Marydoll Tue 06-Dec-16 11:30:05

I always try to respect my DS and DIL's rules, for one year old DG , no sugar etc. I cook everything from scratch for her, lots of vegetables, fresh fruit etc. However, I discovered other gran gives her what I would term as junk food. Other gran even gave her Nutella a few months ago, despite the fact that my own children have a nut allergy and one has to carry an epipen. I was horrified.
Today I confess, I gave her a white chocolate button for the first time!
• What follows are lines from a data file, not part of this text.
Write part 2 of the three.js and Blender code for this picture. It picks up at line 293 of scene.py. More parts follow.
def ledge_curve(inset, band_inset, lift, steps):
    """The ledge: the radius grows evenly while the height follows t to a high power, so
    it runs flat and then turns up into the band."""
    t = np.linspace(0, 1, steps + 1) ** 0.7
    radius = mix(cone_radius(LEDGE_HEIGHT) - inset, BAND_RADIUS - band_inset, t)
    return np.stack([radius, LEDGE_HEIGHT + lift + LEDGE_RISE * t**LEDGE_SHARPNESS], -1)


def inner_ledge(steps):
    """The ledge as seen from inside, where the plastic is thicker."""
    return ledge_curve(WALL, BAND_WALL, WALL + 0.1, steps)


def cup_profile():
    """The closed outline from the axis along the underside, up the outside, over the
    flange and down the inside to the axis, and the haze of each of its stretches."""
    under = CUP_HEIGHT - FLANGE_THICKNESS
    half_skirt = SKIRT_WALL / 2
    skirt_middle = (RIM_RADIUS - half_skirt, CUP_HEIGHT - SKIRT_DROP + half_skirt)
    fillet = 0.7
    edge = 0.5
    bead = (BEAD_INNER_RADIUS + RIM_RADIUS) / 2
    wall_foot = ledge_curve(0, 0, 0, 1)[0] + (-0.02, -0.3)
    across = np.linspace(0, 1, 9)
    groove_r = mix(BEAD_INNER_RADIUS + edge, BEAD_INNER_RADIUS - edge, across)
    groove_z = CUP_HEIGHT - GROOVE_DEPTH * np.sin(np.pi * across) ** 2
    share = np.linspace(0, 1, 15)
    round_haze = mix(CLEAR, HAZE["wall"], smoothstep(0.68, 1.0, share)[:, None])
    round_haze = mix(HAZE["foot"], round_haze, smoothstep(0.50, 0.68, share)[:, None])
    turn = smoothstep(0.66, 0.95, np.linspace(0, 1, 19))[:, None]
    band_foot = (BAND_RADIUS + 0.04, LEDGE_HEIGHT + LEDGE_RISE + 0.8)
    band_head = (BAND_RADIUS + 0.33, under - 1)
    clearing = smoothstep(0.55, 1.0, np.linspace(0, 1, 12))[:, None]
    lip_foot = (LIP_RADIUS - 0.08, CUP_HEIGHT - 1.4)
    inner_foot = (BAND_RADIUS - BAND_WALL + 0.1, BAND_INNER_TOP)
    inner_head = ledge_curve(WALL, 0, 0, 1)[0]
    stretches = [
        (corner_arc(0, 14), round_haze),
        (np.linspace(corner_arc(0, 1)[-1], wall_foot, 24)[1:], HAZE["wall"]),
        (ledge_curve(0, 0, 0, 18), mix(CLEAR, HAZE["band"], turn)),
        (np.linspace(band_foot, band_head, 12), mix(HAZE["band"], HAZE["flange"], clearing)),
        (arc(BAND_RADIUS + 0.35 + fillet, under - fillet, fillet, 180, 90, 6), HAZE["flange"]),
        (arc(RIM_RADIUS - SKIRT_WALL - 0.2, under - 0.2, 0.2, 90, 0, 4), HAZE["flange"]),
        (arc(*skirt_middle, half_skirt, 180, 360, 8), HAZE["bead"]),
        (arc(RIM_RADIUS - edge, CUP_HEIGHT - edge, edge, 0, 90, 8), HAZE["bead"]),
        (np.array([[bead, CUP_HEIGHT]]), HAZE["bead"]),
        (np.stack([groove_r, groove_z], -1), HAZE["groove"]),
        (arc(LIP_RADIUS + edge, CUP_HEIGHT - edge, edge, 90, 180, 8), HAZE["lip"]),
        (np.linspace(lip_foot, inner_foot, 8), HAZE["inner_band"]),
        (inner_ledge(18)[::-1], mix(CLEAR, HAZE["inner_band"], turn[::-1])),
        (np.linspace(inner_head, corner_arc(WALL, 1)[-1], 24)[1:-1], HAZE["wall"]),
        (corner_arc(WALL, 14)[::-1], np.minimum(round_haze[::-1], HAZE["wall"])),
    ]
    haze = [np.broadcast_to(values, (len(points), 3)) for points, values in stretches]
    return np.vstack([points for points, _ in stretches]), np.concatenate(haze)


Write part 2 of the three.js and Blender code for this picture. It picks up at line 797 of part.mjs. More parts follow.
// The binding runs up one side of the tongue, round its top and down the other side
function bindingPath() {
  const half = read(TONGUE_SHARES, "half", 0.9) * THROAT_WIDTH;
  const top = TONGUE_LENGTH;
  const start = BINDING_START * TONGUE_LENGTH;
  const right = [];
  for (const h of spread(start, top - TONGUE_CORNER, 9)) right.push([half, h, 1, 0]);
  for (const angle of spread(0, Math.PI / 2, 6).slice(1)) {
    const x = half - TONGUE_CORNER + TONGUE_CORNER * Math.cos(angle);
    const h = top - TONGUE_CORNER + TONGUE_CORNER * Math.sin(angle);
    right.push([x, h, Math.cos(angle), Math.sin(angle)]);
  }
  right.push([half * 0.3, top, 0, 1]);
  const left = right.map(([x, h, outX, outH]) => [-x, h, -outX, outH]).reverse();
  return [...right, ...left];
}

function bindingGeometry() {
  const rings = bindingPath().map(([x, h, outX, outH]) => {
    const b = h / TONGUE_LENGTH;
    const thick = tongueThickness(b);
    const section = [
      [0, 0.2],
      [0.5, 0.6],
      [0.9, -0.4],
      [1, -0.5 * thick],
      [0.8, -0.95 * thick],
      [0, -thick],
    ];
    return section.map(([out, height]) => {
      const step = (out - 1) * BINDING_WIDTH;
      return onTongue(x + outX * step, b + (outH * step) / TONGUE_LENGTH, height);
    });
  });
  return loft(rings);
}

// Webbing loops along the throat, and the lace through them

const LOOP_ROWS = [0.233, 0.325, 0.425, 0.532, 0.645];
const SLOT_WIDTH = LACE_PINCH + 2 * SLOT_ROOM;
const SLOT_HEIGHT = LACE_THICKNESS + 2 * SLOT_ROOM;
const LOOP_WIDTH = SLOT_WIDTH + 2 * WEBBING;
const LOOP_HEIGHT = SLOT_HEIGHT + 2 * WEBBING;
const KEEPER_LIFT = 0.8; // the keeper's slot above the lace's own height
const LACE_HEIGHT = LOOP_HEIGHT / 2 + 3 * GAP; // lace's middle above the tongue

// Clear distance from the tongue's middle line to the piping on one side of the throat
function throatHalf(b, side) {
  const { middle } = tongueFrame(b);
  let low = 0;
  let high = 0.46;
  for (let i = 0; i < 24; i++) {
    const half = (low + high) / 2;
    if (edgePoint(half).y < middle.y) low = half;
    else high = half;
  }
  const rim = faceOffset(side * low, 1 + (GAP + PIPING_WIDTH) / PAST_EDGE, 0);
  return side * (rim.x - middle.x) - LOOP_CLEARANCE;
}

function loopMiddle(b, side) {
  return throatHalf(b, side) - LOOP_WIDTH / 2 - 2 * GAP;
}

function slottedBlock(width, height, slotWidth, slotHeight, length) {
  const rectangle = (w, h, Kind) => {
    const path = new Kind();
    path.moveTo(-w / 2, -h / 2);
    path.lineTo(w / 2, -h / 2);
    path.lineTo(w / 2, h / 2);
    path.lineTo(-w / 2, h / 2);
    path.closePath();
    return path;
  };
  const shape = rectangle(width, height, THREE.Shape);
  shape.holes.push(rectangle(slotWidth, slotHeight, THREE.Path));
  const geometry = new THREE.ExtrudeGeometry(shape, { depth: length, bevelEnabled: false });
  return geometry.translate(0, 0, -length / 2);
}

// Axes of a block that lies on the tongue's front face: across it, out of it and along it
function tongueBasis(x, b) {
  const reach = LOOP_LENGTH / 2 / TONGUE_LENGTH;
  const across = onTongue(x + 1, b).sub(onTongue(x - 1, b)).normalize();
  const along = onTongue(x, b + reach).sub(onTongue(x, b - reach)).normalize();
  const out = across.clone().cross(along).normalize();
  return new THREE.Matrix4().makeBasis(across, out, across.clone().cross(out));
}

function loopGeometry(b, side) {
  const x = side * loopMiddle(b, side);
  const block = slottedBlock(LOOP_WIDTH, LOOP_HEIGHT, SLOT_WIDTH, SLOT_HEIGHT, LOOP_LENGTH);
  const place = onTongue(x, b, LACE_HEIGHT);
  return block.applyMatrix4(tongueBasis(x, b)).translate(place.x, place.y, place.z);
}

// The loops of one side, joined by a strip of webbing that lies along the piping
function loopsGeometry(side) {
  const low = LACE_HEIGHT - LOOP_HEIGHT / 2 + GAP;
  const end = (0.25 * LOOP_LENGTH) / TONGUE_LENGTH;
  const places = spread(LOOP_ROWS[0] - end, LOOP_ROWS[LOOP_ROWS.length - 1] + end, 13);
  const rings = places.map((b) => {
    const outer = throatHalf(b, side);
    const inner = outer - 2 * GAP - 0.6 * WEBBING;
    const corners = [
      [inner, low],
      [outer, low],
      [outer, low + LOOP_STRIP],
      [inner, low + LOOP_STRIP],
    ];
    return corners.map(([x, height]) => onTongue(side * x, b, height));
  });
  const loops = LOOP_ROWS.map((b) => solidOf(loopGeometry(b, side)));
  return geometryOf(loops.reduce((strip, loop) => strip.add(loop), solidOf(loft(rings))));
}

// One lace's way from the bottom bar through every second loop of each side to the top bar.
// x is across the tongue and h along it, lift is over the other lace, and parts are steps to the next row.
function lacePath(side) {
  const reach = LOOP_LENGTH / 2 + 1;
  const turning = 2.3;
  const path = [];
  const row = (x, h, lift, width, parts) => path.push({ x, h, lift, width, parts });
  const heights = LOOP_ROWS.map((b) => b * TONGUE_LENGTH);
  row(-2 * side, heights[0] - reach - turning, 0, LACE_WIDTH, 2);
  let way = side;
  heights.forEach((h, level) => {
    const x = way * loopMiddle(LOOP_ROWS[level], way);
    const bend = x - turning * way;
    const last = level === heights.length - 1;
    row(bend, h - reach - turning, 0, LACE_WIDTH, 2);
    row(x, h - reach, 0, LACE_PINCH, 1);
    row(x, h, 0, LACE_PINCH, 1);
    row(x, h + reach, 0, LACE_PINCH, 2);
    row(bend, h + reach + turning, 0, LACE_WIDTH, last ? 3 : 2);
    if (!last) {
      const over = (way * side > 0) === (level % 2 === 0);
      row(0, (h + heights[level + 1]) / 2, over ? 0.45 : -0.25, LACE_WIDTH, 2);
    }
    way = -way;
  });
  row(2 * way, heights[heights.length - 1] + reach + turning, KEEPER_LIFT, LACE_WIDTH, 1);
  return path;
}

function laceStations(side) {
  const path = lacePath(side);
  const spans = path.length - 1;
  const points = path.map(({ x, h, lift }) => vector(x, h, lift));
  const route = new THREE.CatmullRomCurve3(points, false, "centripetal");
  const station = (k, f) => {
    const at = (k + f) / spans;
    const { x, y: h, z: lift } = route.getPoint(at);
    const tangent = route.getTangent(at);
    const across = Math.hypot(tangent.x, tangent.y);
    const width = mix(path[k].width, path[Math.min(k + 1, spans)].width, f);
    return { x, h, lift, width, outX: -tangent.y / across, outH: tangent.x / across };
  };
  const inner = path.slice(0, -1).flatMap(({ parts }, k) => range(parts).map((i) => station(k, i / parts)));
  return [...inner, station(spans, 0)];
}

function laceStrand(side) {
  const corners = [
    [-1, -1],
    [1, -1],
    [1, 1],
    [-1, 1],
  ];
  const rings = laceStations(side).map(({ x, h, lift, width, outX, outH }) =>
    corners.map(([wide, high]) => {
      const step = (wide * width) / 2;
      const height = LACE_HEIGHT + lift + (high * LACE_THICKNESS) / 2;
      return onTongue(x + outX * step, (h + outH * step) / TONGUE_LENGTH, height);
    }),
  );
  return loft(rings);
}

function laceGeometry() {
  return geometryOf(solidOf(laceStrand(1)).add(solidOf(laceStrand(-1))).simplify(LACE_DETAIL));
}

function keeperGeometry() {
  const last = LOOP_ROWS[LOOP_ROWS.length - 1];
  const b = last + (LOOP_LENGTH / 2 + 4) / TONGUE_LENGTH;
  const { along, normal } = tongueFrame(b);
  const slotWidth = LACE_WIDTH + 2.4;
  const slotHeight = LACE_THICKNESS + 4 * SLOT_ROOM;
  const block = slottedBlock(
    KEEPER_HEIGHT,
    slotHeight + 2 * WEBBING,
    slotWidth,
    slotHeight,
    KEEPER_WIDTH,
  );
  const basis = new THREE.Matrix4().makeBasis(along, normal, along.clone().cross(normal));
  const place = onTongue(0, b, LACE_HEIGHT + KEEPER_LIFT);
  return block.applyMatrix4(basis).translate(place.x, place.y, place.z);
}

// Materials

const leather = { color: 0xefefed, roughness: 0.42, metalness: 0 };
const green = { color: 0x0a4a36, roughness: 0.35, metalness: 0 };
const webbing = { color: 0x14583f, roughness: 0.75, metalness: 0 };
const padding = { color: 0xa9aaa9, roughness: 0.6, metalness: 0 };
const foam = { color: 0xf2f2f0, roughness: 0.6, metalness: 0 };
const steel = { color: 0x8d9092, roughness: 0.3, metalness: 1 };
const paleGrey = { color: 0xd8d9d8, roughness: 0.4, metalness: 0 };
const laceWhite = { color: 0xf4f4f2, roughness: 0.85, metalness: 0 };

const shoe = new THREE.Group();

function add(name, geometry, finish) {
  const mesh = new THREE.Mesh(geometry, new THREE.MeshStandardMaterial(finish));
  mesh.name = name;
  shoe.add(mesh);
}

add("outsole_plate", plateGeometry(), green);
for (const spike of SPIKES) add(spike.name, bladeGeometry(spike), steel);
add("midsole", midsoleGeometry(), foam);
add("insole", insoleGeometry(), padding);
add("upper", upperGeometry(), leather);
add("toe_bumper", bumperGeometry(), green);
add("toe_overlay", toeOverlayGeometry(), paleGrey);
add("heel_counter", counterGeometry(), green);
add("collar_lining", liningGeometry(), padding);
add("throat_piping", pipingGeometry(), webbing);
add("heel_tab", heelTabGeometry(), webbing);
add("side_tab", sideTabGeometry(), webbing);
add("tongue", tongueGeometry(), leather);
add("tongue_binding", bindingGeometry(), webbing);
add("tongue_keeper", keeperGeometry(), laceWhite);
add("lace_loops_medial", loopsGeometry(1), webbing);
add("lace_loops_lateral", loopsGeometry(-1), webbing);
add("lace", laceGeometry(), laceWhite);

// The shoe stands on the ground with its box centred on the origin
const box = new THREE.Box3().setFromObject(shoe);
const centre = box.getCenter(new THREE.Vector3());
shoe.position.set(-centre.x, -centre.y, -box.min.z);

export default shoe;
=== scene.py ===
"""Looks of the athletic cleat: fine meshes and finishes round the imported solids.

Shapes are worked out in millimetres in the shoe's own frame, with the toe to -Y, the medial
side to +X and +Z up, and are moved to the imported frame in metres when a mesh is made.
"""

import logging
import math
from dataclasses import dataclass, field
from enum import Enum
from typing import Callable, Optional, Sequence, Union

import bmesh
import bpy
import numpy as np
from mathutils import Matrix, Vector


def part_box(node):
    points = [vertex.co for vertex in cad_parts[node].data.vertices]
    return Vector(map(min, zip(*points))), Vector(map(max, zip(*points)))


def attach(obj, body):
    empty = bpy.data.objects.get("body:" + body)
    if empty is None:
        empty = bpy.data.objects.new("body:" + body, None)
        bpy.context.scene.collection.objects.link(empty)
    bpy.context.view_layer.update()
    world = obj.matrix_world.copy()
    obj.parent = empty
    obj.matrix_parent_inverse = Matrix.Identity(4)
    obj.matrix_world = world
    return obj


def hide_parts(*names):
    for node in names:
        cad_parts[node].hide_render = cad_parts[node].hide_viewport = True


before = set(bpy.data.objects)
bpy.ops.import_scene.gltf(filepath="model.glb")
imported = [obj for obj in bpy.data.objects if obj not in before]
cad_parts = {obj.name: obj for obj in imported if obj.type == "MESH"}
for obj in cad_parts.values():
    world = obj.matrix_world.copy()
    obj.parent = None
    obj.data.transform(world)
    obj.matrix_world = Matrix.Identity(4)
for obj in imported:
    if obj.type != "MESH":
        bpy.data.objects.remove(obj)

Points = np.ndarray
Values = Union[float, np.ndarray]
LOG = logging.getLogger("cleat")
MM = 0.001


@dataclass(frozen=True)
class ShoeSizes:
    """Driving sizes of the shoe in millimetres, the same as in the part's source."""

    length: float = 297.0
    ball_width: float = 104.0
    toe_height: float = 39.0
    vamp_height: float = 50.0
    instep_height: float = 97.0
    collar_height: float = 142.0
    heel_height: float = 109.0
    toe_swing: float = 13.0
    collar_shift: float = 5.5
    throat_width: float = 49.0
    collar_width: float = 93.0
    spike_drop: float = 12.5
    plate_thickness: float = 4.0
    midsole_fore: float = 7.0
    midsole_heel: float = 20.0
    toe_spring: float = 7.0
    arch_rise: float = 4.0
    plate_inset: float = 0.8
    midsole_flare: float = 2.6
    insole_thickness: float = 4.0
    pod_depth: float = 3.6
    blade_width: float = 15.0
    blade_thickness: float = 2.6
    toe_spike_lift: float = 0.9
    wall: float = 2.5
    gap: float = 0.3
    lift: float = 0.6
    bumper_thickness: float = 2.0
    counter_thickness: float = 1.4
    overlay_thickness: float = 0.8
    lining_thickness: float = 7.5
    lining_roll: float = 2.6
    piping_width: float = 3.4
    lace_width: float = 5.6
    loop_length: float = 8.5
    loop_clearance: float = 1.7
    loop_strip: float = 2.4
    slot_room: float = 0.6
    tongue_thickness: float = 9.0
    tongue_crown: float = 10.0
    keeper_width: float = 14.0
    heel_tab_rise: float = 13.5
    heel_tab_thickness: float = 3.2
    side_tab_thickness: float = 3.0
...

Gaggi3 Tue 06-Dec-16 11:27:14

My elder GS and I used to make a point of doing something 'naughty' when he was small. It was usually something very minor like 5 minutes extra TV, but he loved it. When DDs were young my FIL used to serve them lemonade and chocolate biscuits in the morning when we stayed. We turned a blind eye and it doesn't seem to have harmed them.

Diddy1 Tue 06-Dec-16 11:24:12

One "house rule" in our house, no mobiles, tablets, at the dining table please.
When the GC come they do get spoilt a bit, but their parents know this and dont object.

J52 Tue 06-Dec-16 11:23:29

Fortunately our DSs and DILs seem to agree on parenting styles. Whilst, they are allowed, sweets, limited screen time etc: their parents know we would never over indulge or give them anything unsuitable. Harmony all round!

icanhandthemback Tue 06-Dec-16 11:21:26

I would never do anything that undermined the parents of my GC. My mother did it to me and I hated it even though she had pretty much free reign as I was quite relaxed about things. My daughters and I are pretty much in agreement with what I do with the GC and if I am unsure I check with them first rather than rail roading through their wishes. My DIL would just remove her son from my care if she thought I was dismissive of her rules and I would never risk that. I want my children to respect my wishes in things and it is a 2 way street.